2. Cuando jugaba a las Barbies con otras niñas (lo cual, la verdad no se daba nada seguido) que tenían algo que yo quería pero ni esperanzas de tener, así fuera una simple toallita azul, me las ingeniaba para hacerlos míos. ¡Qué avaricia de hija única, de veras!
3. Junto con una amiguita-mala-influencia de la primaria, protagonicé mi propia versión de La(s) estafa(s) maestra(s) en una tienda de Sanrio. Infinidad de veces salimos atiborradas de plumas, libretas, pines, carteras (¡todavía tengo una!)... Y nunca nos cacharon (y ni me gustaba Hello Kitty).
4. Mi prima y yo (a lo mejor la amiguita-mala-influencia era yo) intentamos apropiarnos de algunos juguetucos en un súper, pero ahí sí nos cacharon. Aunque el poli fue rebuena onda y sólo nos acusó con mi bis, que tuvo a bien improperiarnos con su terribilísimo "¡muchachas traviesas!", y ya.

Ooops. Bueno, pero además de haber tenido brotes cleptómanos (juro que ahora no robo ni un lapicito de esos amarillo-sobre-manila): 

4. Me pasaba horas y horas 'erigiendo' mansiones de campaña que abarcaban la enteridad de mi cuarto. Tardaba semanas en desmontarlas y me encantaba dormir en el piso, en un sleeping bag chaquetísimo.

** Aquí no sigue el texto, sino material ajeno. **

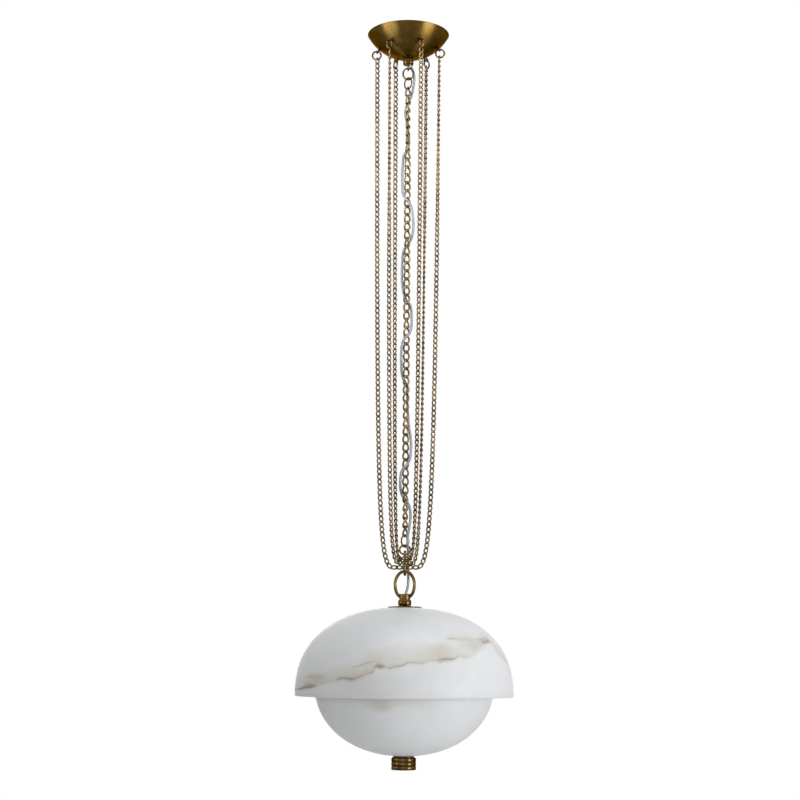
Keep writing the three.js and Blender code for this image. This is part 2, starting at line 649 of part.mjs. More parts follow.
const holderAzimuths = Array.from({ length: HOLDER.count }, (_, i) =>
  deg(HOLDER.firstDeg + (360 * i) / HOLDER.count),
);
const holderZ = (hubHigh + hubLow) / 2;
const holderInner = HUB.outer / 2 + GAP;

// A lampholder lying along +X, a cup with a floor at the hub
function lampHolder() {
  const outer = HOLDER.outer / 2;
  const cup = turned([
    [0, 0],
    [outer - HOLDER.edge, 0],
    [outer, HOLDER.edge],
    [outer, HOLDER.long],
    [HOLDER.bore / 2, HOLDER.long],
    [HOLDER.bore / 2, HOLDER.floor],
    [0, HOLDER.floor],
  ]);
  return cup.rotateY(Math.PI / 2).translate(holderInner, 0, holderZ);
}

// A golf-ball lamp lying along +X, its cap inside the holder
function bulb() {
  const radius = BULB.globe / 2;
  const cap = BULB.cap / 2;
  const start = HOLDER.floor + GAP;
  const ballStart = start + BULB.capLong + BULB.neck;
  const middle = ballStart + Math.sqrt(radius ** 2 - cap ** 2);
  const first = Math.asin(cap / radius);
  const globe = Array.from({ length: BULB.steps + 1 }, (_, i) => {
    const angle = first + ((Math.PI - first) * i) / BULB.steps;
    return [i === BULB.steps ? 0 : radius * Math.sin(angle), middle - radius * Math.cos(angle)];
  });
  const capOutline = [[0, start], [cap / 2, start], [cap, start + cap / 2], [cap, start + BULB.capLong]];
  const whole = turned([...capOutline, ...globe], BULB.sides);
  return whole.rotateY(Math.PI / 2).translate(holderInner, 0, holderZ);
}

function bowlRod() {
  const rodHigh = hubLow - GAP;
  return rod(ROD.outer, finialHigh - ROD.past, rodHigh, BORE_SIDES);
}

// A straight stack of equal beads, narrowed under the last, bored for the end of the rod
function finial() {
  const radius = FINIAL.outer / 2;
  const groove = radius * FINIAL.grooveShare;
  const tall = FINIAL.tall / FINIAL.beads;
  const outline = [];
  for (let i = 0; i < FINIAL.beads; i++) {
    for (let k = 0; k < FINIAL.beadSteps; k++) {
      const angle = (k / FINIAL.beadSteps) * Math.PI;
      const reach = groove + (radius - groove) * Math.sin(angle);
      outline.push([reach, finialHigh - i * tall - (tall / 2) * (1 - Math.cos(angle))]);
    }
  }
  outline.push([FINIAL.foot / 2, finialLow], [0, finialLow]);
  const bore = ROD.outer / 2 + GAP;
  const floor = finialHigh - ROD.past - GAP;
  return turned([[0, floor], [bore, floor], [bore, finialHigh], ...outline], FINIAL.sides);
}

// A hexagon nut below the given height, on a threaded rod or nipple
function lockNut(threaded, high) {
  return hexNut(NUT.across, threaded + 2 * GAP, high - NUT.thick, high);
}

// A flat round washer of the given size, with its lower face at the height
function washer({ outer, thick }, bore, low) {
  return pipe(outer, bore, low, low + thick);
}

add("ceiling_bracket", ceilingBracket(), steel);
add("bracket_screw_left", bracketScrew(-1), steel);
add("bracket_screw_right", bracketScrew(1), steel);
add("bracket_nut", lockNut(NIPPLE.outer, -BRACKET.thick - GAP), steel);
add("canopy_nipple", pipe(NIPPLE.outer, NIPPLE.bore, nippleLow, -NIPPLE.top), steel);
add("canopy_shell", canopyShell(), darkBrass);
add("canopy_collar", canopyCollar(), darkBrass);
add("canopy_loop", canopyLoop(), darkBrass);
eyeAzimuths.forEach((azimuth, i) => {
  add(`hook_eye_${i + 1}`, hookEye(azimuth), darkBrass);
  add(`hook_nut_${i + 1}`, hookNut(azimuth), steel);
  add(`jump_ring_${i + 1}`, jumpRing(azimuth), darkBrass);
});
add("hanger_ring", ovalRing(HANGER_RING, 0, hangerZ), brass);
add("chain_top_ring", ovalRing(TURNED_RING, -deg(TURNED_RING.turnDeg), topRingZ), brass);
RUNS.forEach((name, i) => add(name, mainChainRun(i), brass));
add("chain_end_ring", ovalRing(TURNED_RING, deg(TURNED_RING.turnDeg), endRingZ), brass);
add("collector_ring", ovalRing(COLLECTOR, 0, collectorZ), brass);
add("carrier_link", longLink(CARRIER, carrierZ), brass);
SWAGS.forEach(({ name, turnDeg }, i) => {
  const lowest = topLoopHigh + TOP_LOOP.wire / 2 + GAP + SWAG.width / 2;
  add(name, swagChain(turnDeg, lowest + i * (SWAG.width + GAP)), brass);
});
add("supply_cord", supplyCord(), clearCord);
add("top_loop", topLoop(), brass);
add("neck_coupling", neckCoupling(), darkBrass);
add("top_cap", topCap(), brass);
add("cap_gasket", washer(CAP_GASKET, STEM.outer + 4 * GAP, capGasketLow), felt);
add("dome_shade", domeShade(), alabaster);
add("dome_plate", washer(PLATE, STEM.outer + 2 * GAP, plateLow), steel);
add("dome_nut", lockNut(STEM.outer, plateLow - GAP), steel);
add("stem_tube", stem(), steel);
add("lamp_hub", lampHub(), steel);
holderAzimuths.forEach((azimuth, i) => {
  add(`lamp_holder_${i + 1}`, lampHolder().rotateZ(azimuth), porcelain);
  add(`bulb_${i + 1}`, bulb().rotateZ(azimuth), opalGlass);
});
add("bowl_rod", bowlRod(), steel);
add("bowl_shade", bowlShade(), alabaster);
add("bowl_felt", washer(FELT, ROD.outer + 4 * GAP, feltLow), felt);
add("finial_washer", washer(FINIAL_WASHER, ROD.outer + 2 * GAP, finialWasherLow), brass);
add("finial", finial(), brass);

export default pendant;
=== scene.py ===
"""Alabaster bowl pendant: the looks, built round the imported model. Metres, +Z up, the ceiling at zero."""
from math import acos, acosh, asin, asinh, atan, ceil, copysign, cos, cosh, pi, radians, sin, sinh, sqrt

import bpy
from mathutils import Matrix, Vector


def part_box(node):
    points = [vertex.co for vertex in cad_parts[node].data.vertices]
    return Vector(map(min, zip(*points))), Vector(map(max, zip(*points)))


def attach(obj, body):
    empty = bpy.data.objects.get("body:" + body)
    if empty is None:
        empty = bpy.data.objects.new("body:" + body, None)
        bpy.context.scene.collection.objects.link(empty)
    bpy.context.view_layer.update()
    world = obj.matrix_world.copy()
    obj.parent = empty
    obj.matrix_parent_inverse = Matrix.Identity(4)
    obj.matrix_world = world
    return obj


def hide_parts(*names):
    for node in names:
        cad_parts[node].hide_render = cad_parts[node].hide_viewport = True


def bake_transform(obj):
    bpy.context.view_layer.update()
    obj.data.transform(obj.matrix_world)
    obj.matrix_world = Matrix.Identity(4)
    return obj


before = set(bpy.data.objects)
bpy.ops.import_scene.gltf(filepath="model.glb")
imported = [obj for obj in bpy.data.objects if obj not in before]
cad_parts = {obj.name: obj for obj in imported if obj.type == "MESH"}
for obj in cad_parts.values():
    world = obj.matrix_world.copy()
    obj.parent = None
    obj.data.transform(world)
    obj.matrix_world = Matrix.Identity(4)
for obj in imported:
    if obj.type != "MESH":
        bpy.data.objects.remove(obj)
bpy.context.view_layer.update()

scene = bpy.context.scene
scene.view_settings.view_transform = "Standard"

# The photograph's frame, and the camera fitted to it
PHOTO_SIDE_PX = 800
FOCAL_PX = 1631.5
AXIS_OFFSET_PX = 6.1
SENSOR_MM = 36
CAMERA_BACK = 3.030
CAMERA_HEIGHT = -1.1978
TILT_UP = radians(8.967)
ROLL = radians(0.418)

# Canopy and what hangs from it
CANOPY = {"rim": 0.079, "depth": 0.047, "wall": 0.0016, "hole": 0.0053, "edge": 0.0006}
SPHERE = (CANOPY["rim"] ** 2 + CANOPY["depth"] ** 2) / (2 * CANOPY["depth"])
SPHERE_Z = SPHERE - CANOPY["depth"]
COLLAR = {"outer": 0.0204, "wall": 0.0016, "sleeve": 0.0047, "bore": 0.0053, "edge": 0.0012}
PLUG = {"outer": 0.0166, "thick": 0.002}
CANOPY_LOOP = {"wire": 0.0032, "radius": 0.0059, "leg": 0.0051}
EYE = {"count": 6, "first_deg": -6, "ring": 0.0037, "wire": 0.0026, "stand": 0.0054, "place": 0.0562}
SHANK = {"wire": 0.0032, "reach": 0.006, "foot_share": 0.95}
JUMP = {"radius": 0.00835, "wire": 0.0033}
GAP = 0.0003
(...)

5. Grababa y grababa cintas de cassete. A ratos me las daba de cuentista, a ratos de entrevistadora, a ratos de locutora... aunque nunca volvía a escucharlas. Sólo las llenaba y regrababa. Las llenaba y regrababa.
6. Odiaba bañarme. Llegar a la regadera era como mi propia chiqui-representación del viacrucis de Semana Santa (con perdón del Santo cielo).

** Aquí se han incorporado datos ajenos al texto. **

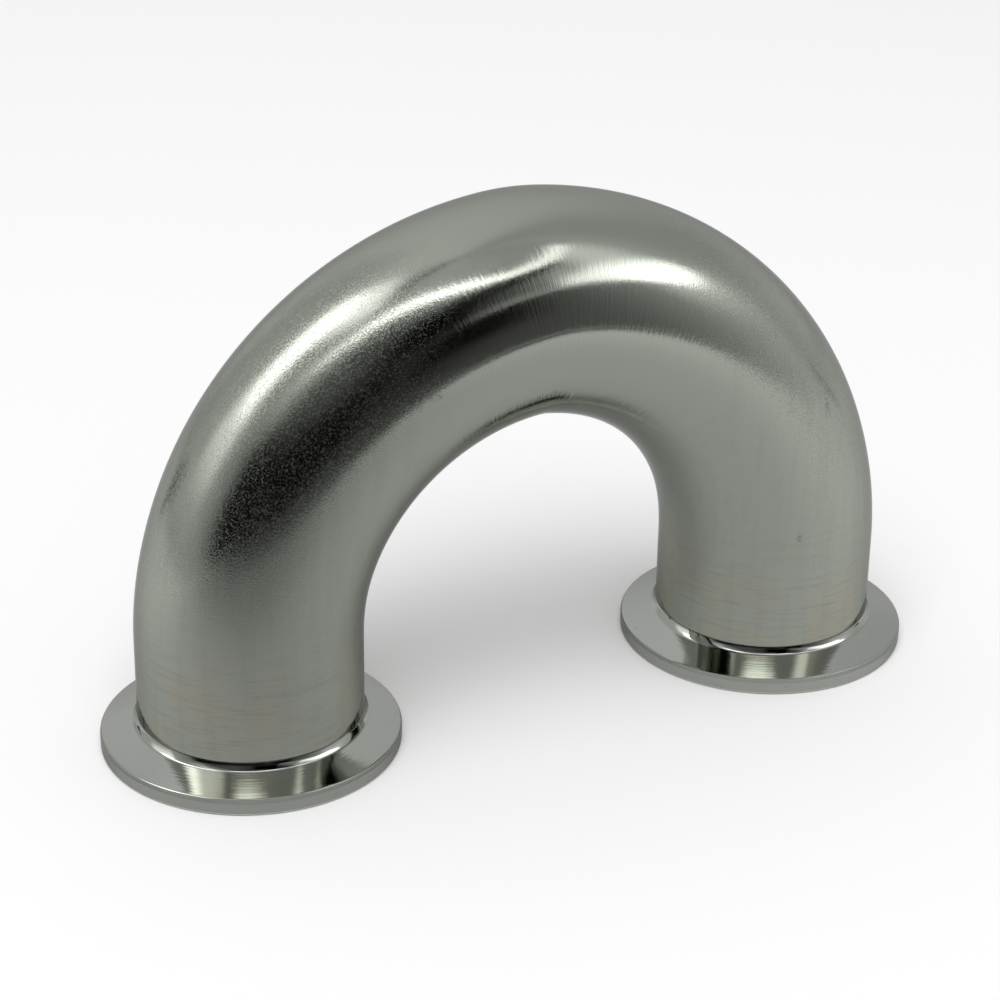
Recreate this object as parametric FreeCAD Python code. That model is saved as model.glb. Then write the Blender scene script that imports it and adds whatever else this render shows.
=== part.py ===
import FreeCAD, Part
import math
import os

# Sanitary clamp u-bend: two bent tube elbows butt-welded at the crown, with a turned
# clamp ferrule butt-welded to the foot of each leg. Millimetres, +Z up, legs along Z.
# The origin is midway between the two legs, in the plane of the two sealing faces.

# The tube
tube_od = 38.0
tube_wall = 1.5
bend_radius = 51.7  # of the elbows' centreline
bend_flattening = 0.5  # bending left the tube this much narrower in its plane, and wider across
flattening_turn = 20.0  # degrees of bend over which the round end becomes oval
elbow_shortfall = 3.0  # degrees by which each elbow was cut short of a quarter turn
crown_crook = 7.0  # inner radius of the crown, where its weld was dressed smooth
elbow_straight = 6.8  # plain round tube between the ferrule's weld and the bend

# The ferrule, from its sealing face upwards
ferrule_length = 12.7
flange_reach = 6.25  # how far the flange stands out past the tube
rim_height = 2.85  # of the flange at its edge
back_slope = 20.0  # degrees of the flange's back, which the clamp pulls on
neck_fillet = 1.3
rim_back_round = 0.2
rim_face_round = 0.5

# The groove in the sealing face, which takes the gasket's bead
groove_inset = 3.45  # from the flange's edge to the middle of the groove
groove_depth = 1.6
groove_section_radius = 2.35

section_step = 7.0  # degrees, at most, between the sections that the bend is lofted through
quarter_turn = 90.0
half_turn = 180.0
full_turn = 360.0

tube_radius = tube_od / 2
bore_radius = tube_radius - tube_wall
flange_radius = tube_radius + flange_reach
groove_radius = flange_radius - groove_inset
bend_start = ferrule_length + elbow_straight

# The two elbows' centrelines are arcs whose centres lie off the crown plane, so they would
# meet there in a point. A smaller arc of crown_radius joins them tangentially instead.
centre_offset = bend_radius * math.sin(math.radians(elbow_shortfall))
leg_x = bend_radius - centre_offset
crown_radius = tube_radius + crown_crook
radius_step = bend_radius - crown_radius
main_turn = math.degrees(math.acos(centre_offset / radius_step))
crown_turn = quarter_turn - main_turn
crown_centre_z = bend_start + radius_step * math.sin(math.radians(main_turn))

up = FreeCAD.Vector(0, 0, 1)
across = FreeCAD.Vector(0, 1, 0)
origin = FreeCAD.Vector(0, 0, 0)


def on_profile(radius, height):
    """A point of a turned piece's half-section."""
    return FreeCAD.Vector(radius, 0, height)


def rounded_outline(corners):
    """A closed wire through (point, radius) corners, each rounded by a tangent arc of its radius."""
    stretches = []
    for index, (corner, radius) in enumerate(corners):
        if radius == 0:
            stretches.append((corner, None, corner))
            continue
        back = (corners[index - 1][0] - corner).normalize()
        ahead = (corners[(index + 1) % len(corners)][0] - corner).normalize()
        half_angle = back.getAngle(ahead) / 2
        setback = radius / math.tan(half_angle)
        inward = (back + ahead).normalize()
        crest = corner + inward * (radius / math.sin(half_angle) - radius)
        stretches.append((corner + back * setback, crest, corner + ahead * setback))
    edges = []
    for index, (start, crest, end) in enumerate(stretches):
        if crest is not None:
            edges.append(Part.Arc(start, crest, end).toShape())
        next_start = stretches[(index + 1) % len(stretches)][0]
        edges.append(Part.LineSegment(end, next_start).toShape())
    return Part.Wire(edges)


def ferrule():
    """A turned clamp ferrule standing on its sealing face, with its axis on Z."""
    neck_height = rim_height + flange_reach * math.tan(math.radians(back_slope))
    half_section = rounded_outline(
        [
            (on_profile(bore_radius, 0), 0),
            (on_profile(flange_radius, 0), rim_face_round),
            (on_profile(flange_radius, rim_height), rim_back_round),
            (on_profile(tube_radius, neck_height), neck_fillet),
            (on_profile(tube_radius, ferrule_length), 0),
            (on_profile(bore_radius, ferrule_length), 0),
        ]
    )
    body = Part.Face(half_section).revolve(origin, up, full_turn)
    groove_centre = on_profile(0, groove_depth - groove_section_radius)
    groove = Part.makeTorus(groove_radius, groove_section_radius, groove_centre, up)
    return body.cut(groove)


def oval_section(turn, inset):
    """The outline of the left elbow after so many degrees of bend, set in from the tube's outside."""
    progress = min(turn / flattening_turn, 1.0)
    eased = progress * progress * (3 - 2 * progress)
    stretch = FreeCAD.Matrix()
    stretch.scale(
        tube_radius - inset - eased * bend_flattening / 2,
        tube_radius - inset + eased * bend_flattening / 2,
        1,
    )
    outline = Part.Wire(Part.makeCircle(1, origin, up)).transformGeometry(stretch)
    outline.translate(FreeCAD.Vector(-leg_x, 0, bend_start))
    outline.rotate(FreeCAD.Vector(centre_offset, 0, bend_start), across, turn)
    return outline


def straight_length():
    """The elbow's round end, from the ferrule's weld to the start of the bend."""
    weld_centre = FreeCAD.Vector(-leg_x, 0, ferrule_length)
    outside = Part.makeCylinder(tube_radius, elbow_straight, weld_centre, up)
    return outside.cut(Part.makeCylinder(bore_radius, elbow_straight, weld_centre, up))


def main_bend():
    """The long arc of the elbow, lofted inside and out through sections that turn from round to oval."""
    steps = math.ceil(main_turn / section_step)
    turns = [main_turn * step / steps for step in range(steps + 1)]
    outside = Part.makeLoft([oval_section(turn, 0) for turn in turns], True)
    return outside.cut(Part.makeLoft([oval_section(turn, tube_wall) for turn in turns], True))


def crown_bend():
    """The elbow's last few degrees, up to the crown weld."""
    ring = Part.Face(oval_section(main_turn, 0)).cut(Part.Face(oval_section(main_turn, tube_wall)))
    return ring.revolve(FreeCAD.Vector(0, 0, crown_centre_z), across, crown_turn)


def elbow():
    """The left elbow, open at both ends."""
    return straight_length().multiFuse([main_bend(), crown_bend()])


def on_other_leg(piece):
    """The same piece, half a turn about the Z axis away."""
    twin = piece.copy()
    twin.rotate(origin, up, half_turn)
    return twin


def main():
    left_elbow = elbow()
    left_ferrule = ferrule()
    left_ferrule.translate(FreeCAD.Vector(-leg_x, 0, 0))
    pieces = {
        "elbow_left": left_elbow,
        "elbow_right": on_other_leg(left_elbow),
        "ferrule_left": left_ferrule,
        "ferrule_right": on_other_leg(left_ferrule),
    }
    os.makedirs("parts", exist_ok=True)
    for name, piece in pieces.items():
        solid = piece.Solids[0]
        solid.exportStep(os.path.join("parts", name + ".step"))
        print(name, len(piece.Solids), "solid, valid", solid.isValid(), "volume", round(solid.Volume, 1))
    print("leg spacing", round(2 * leg_x, 3), "crown centreline", round(crown_centre_z + crown_radius, 3))


main()
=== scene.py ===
import math

import bmesh
import bpy
from mathutils import Matrix, Vector


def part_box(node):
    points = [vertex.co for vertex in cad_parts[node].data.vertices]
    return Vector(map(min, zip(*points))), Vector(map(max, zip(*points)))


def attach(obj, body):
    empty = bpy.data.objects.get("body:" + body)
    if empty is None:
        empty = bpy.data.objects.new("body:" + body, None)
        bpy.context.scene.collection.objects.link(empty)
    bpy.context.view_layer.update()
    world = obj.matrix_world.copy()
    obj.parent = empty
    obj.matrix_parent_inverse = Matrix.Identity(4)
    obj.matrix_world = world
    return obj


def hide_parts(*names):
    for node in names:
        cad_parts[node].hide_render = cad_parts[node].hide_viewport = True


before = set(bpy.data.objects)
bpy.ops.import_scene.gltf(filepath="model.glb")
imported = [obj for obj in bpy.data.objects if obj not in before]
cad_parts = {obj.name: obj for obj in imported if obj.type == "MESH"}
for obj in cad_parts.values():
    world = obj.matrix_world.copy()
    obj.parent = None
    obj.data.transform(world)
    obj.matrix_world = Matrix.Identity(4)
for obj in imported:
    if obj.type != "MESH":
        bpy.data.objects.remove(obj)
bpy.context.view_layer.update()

print("frame loaded")


class Signal:
    # a number or vector that varies over a surface; its operators add Math nodes
    def __init__(self, graph, socket):
        self.graph = graph
        self.socket = socket

    def math(self, operation, *values):
        return self.graph.node("ShaderNodeMath", {"operation": operation}, dict(enumerate(values)))

    def __add__(self, other):
        return self.math("ADD", self, other)

    def __radd__(self, other):
        return self.math("ADD", other, self)

    def __sub__(self, other):
        return self.math("SUBTRACT", self, other)

    def __rsub__(self, other):
        return self.math("SUBTRACT", other, self)

    def __mul__(self, other):
        return self.math("MULTIPLY", self, other)

    def __rmul__(self, other):
        return self.math("MULTIPLY", other, self)

    def __truediv__(self, other):
        return self.math("DIVIDE", self, other)

    def __pow__(self, other):
        return self.math("POWER", self, other)

    def absolute(self):
        return self.math("ABSOLUTE", self)

    def atLeast(self, other):
        return self.math("MAXIMUM", self, other)

    def atMost(self, other):
        return self.math("MINIMUM", self, other)


class Graph:
    # the nodes of one material or of the world
    def __init__(self, owner):
        self.owner = owner
        owner.use_nodes = True
        owner.node_tree.nodes.clear()

    def node(self, kind, settings=None, inputs=None, output=0):
        made = self.owner.node_tree.nodes.new(kind)
        for name, value in (settings or {}).items():
            if name == "stops":
                ramp = made.color_ramp.elements
                while len(ramp) < len(value):
                    ramp.new(0.5)
                for stop, (position, shade) in zip(ramp, value):
                    stop.position = position
                    stop.color = shade
            else:
                setattr(made, name, value)
        for name, value in (inputs or {}).items():
            if isinstance(value, Signal):
                self.owner.node_tree.links.new(value.socket, made.inputs[name])
            else:
                made.inputs[name].default_value = value
        return Signal(self, made.outputs[output]) if len(made.outputs) else None

    def place(self):
        return self.node("ShaderNodeTexCoord", output="Object")

    def parts(self, vector):
        # the three numbers of a vector
        return [self.node("ShaderNodeSeparateXYZ", {}, {0: vector}, axis) for axis in range(3)]

    def vector(self, x, y, z):
        return self.node("ShaderNodeCombineXYZ", {}, {0: x, 1: y, 2: z})

    def vectorMath(self, operation, *values):
        # a length is a number, and the node's second output
        output = 1 if operation == "LENGTH" else 0
        settings = {"operation": operation}
        return self.node("ShaderNodeVectorMath", settings, dict(enumerate(values)), output)

    def noise(self, vector, plan):
        inputs = {
            "Vector": vector,
            "Scale": 1.0,
            "Detail": plan["detail"],
            "Roughness": plan["roughness"],
        }
        return self.node("ShaderNodeTexNoise", {"normalize": True}, inputs)

    def layer(self, place, plan):
        # noise at the plan's own scale along each axis
        return self.noise(self.vectorMath("MULTIPLY", place, plan["scale"]), plan)

    def relief(self, place, plan):
        return self.layer(place, plan) * plan["height"]

    def spots(self, place, plan):
        # the plan's share, wherever its noise is high enough
        return self.rise(self.layer(place, plan), *plan["cover"]) * plan["share"]

    def bump(self, height):
        # the normal of a surface with this relief in metres
        inputs = {"Strength": 1.0, "Distance": 1.0, "Height": height}
        return self.node("ShaderNodeBump", {}, inputs)

    def rise(self, value, start, end):
        # from 0 at start to 1 at end, eased at both
        inputs = {"Value": value, "From Min": start, "From Max": end, "To Min": 0.0, "To Max": 1.0}
        return self.node("ShaderNodeMapRange", {"interpolation_type": "SMOOTHSTEP"}, inputs)

    def curve(self, value, points):
        # straight lines through (place, height) points, level outside them
        start, span = points[0][0], points[-1][0] - points[0][0]
        low = min(height for place, height in points)
        reach = max(height for place, height in points) - low
        stops = []
        for place, height in points:
            share = (height - low) / reach
            stops.append(((place - start) / span, colour(share, share, share)))
        ramp = self.node("ShaderNodeValToRGB", {"stops": stops}, {0: (value - start) / span})
        return ramp * reach + low

    def grey(self, value):
        return self.node("ShaderNodeCombineColor", {}, {0: value, 1: value, 2: value})

    def blend(self, factor, first, second):
        # a colour between two colours
        inputs = {0: factor, 6: first, 7: second}
        return self.node("ShaderNodeMix", {"data_type": "RGBA"}, inputs, 2)

    def blendNormals(self, factor, first, second):
        inputs = {0: factor, 4: first, 5: second}
        return self.node("ShaderNodeMix", {"data_type": "VECTOR"}, inputs, 1)

    def surface(self, shader, output="ShaderNodeOutputMaterial"):
        self.node(output, {}, {"Surface": shader})
        return self.owner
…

7. No hablaba mucho (cosa difícil de creer por estos mis treintones días).
8. Me tuzaba el fleco con unas tijeras de punta chatita y bicicleaba feliz, dejando que el viento jugara con mi mordedura en pelo.
9. Le ponía un bote apachurrado de Frutsi (amaba el de uva, así como el sabor de uva de Danesa 33) a la llanta trasera de mi bici. Ya por entonces me sentía la Fitipaldi que encarné de adolescente.
10. Me embarraba Resistol blanco en la palma de las manos, dejaba que se secara y luego me extasiaba quitándola como si fuera un pellejito. El éxtasis máximo era quitarla de un solo jalón. (Mmm... con razón me gusta despaturrar las tiras de pintura que provoca la humedad).
11. Fuera de casa sólo desayunaba hot cakes con poquita miel y comía milanesa con papas. Invariablemente. Cómo le destrozaba eso a mi mamá la paciencia.
12. Y era igualita-igualita a la niña que la hace de Amelie Poulain de niña (qué impresión el día que me vi a ese tamaño de pantalla).

Y de momento es todo lo que recordé de un trancazo. Qué bonita mi infancia. Me cae.